On Wed, Apr 25, 2018 at 1:43 PM, Steven D'Aprano firstname.lastname@example.org wrote:
On Tue, Apr 24, 2018 at 08:10:49PM -0500, Tim Peters wrote:
Binding expressions are debugger-friendly in that they _don't_ just vanish without a trace. It's their purpose to _capture_ the values of the expressions they name. Indeed, you may want to add them all over the place inside expressions, never intending to use the names, just so that you can see otherwise-ephemeral intra-expression results in your debugger ;-)
That's a fantastic point and I'm surprised nobody has thought of it until now (that I've seen).
Chris, if you're still reading this and aren't yet heartedly sick and tired of the PEP wink this ought to go in as another motivating point.
Yes, I'm still reading... but I use pdb approximately zero percent of the time, so I actually have no idea what's useful for single-stepping through Python code. So I'm going to write 'blind' here for a bit; do you reckon this sounds reasonably accurate?

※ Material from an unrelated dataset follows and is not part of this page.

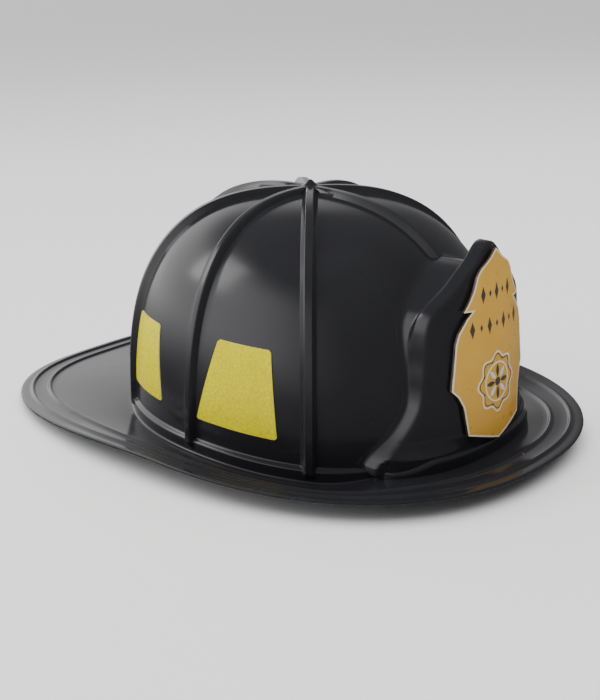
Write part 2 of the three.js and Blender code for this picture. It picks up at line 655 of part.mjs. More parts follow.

-- existing rationale -- Naming the result of an expression is an important part of programming, allowing a descriptive name to be used in place of a longer expression, and permitting reuse. Currently, this feature is available only in statement form, making it unavailable in list comprehensions and other expression contexts. Merely introducing a way to assign as an expression would create bizarre edge cases around comprehensions, though, and to avoid the worst of the confusions, we change the definition of comprehensions, causing some edge cases to be interpreted differently, but maintaining the existing behaviour in the majority of situations. -- end existing rationale, begin new text --
Additionally, naming sub-parts of a large expression can assist an interactive
debugger, providing useful display hooks and partial results. Without a way to
capture sub-expressions inline, this would require refactoring of the original
code; with assignment expressions, this merely requires the insertion of a few
name := markers. Removing the need to refactor reduces the likelihood that
the code be inadvertently changed as part of debugging (a common cause of
Heisenbugs), and is easier to dictate to a student or junior programmer.